Но, пока жив Крамской, так и не поймет Стасов, что объясняет ему умирающий художник о необходимости «постоянной смены форм». «Товарищество как форма (поймите это форма и только форма) отжило свое время. Все добро, которое могла эта форма принести русскому искусству, она уже принесла, больше форма эта дать не может… Дух же и содержание искусства требуют большого простора и иных элементов, чем те, которые теперь в Товариществе», — бедный Крамской все свое последнее лето одно и то же твердит, а в ответ слушки, один за другим, темные подозрения; его обвиняют в тайной переписке с Академией; он чувствует себя «в уединенности между товарищами» (ему, больному, не приносят даже общие адреса подписывать). Он просит взглянуть на жизнь его: «Жизнь человека ведь что-нибудь да свидетельствует». Теперь он умоляет Боголюбова огласить их переписку: «От меня отвернулись и надо мной тяготеет обвинение довольно безобразное… Я чувствую себя очень оскорбленным и в то же время не могу обвинять и товарищей, что их предположения зашли так далеко…»

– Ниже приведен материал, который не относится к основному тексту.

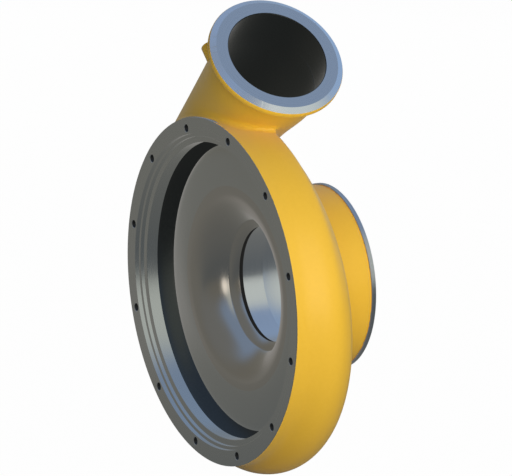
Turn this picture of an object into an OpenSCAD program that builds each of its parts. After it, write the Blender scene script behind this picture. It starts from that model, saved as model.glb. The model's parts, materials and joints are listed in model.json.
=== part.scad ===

Боголюбов подтверждает: «Переписка наша была самая дружественная, полная желания добра Товариществу». Он возвращает письма Крамского, все убеждаются в верности Крамского товарищам, читают его филиппики в адрес Академии, видят, как рассеивается его тревога, а вместе с тем отпадает и план «упреждающего удара» — оказывается, вершить академическое передвижение выставок собирается не общество, а учреждение, чиновник: «чиновник сам нас спасает: он сочинил такое передвижение, что оно серьезно существовать не может…» Подозрения товарищей не оправдываются, сомнения рассеиваются с каждым днем (так пишут иные из них друг другу, радуясь тому, «каким был и есть один из учредителей Товарищества Иван Николаевич Крамской»); все заканчивается как нельзя лучше — или, по Репину: «Спохватились, умилостивили его, совершенно примирились с ним, и остаток дней своих он провел в очень теплых и дружеских отношениях со всеми», — идиллия!..
Идиллия, в которой фигурируют затяжной, грудь раздирающий кашель, морфий, черная бархатная кофта, наподобие балахона, обшитая, кажется, горностаем, дорогие фарфоровые чашки, звякающие в буфете, дочка Соня, подающая надежды в живописи (входит в мастерскую: «Папочка, можно у тебя взять краску?»), и дочка Соня, нарядно одетая, — боа из светлых перьев вокруг шеи (входит в гостиную, вертится перед отцом — нравится ли ему, как одета; «Да, Сонечка, очень», — спешно прощается, едут с Софьей Николаевной на званый вечер), его вечера на какой-то тахте или оттоманке, горячий, горячее, чем прежде, разговор с товарищами («иногда голос его обрывался, и он схватывался за грудь, лицо темнело, и он, обессиленный, сваливался осторожно и неуклюже, боясь разбиться, на богатую персидскую оттоманку» — рассказывает Репин). Очень взволновала Крамского прочитанная за полгода до конца «Смерть Ивана Ильича»… История о том, как преуспевающий человек оступился однажды и стукнулся о ручку лесенки и как этот незначительный ушиб оказался сильнее всех важных, почтенных дел человека и стал его неотвратимой гибелью, история эта была, наверно, близка, дорога, болезненно, мучительно созвучна тяжелым мыслям Крамского. Но было в рассказе Толстого нечто, что не удручало Крамского, а сердечно радовало — «нечто такое, что перестает уже быть искусством, а является просто творчеством»; в рассказе Толстого открывает он движение искусства и бессмертие его.
24 марта 1887 года. Утро
Что ж будет памятью поэта?
Мундир?.. Не может быть…
Грехи?..
Они оброк другого света.
Стихи, друзья мои, стихи!
Утром, если кашель отпускает, если железные тиски не сжимают сердце так, что ложись и кричи, он отправляется на прогулку.
Носит он серо-голубое, стального отлива, пальто-крылатку (с пелериной и черным бархатным воротником), низкий, по моде, цилиндр, узконосые ботинки. Темно-красные перчатки красиво облегают кисть руки, трость у него тяжелая, черного дерева, вырезаны на ней длиннолицые уродцы с вытянутыми подбородками, трость привезена откуда-то с далеких островов. Маршруты Крамского все короче.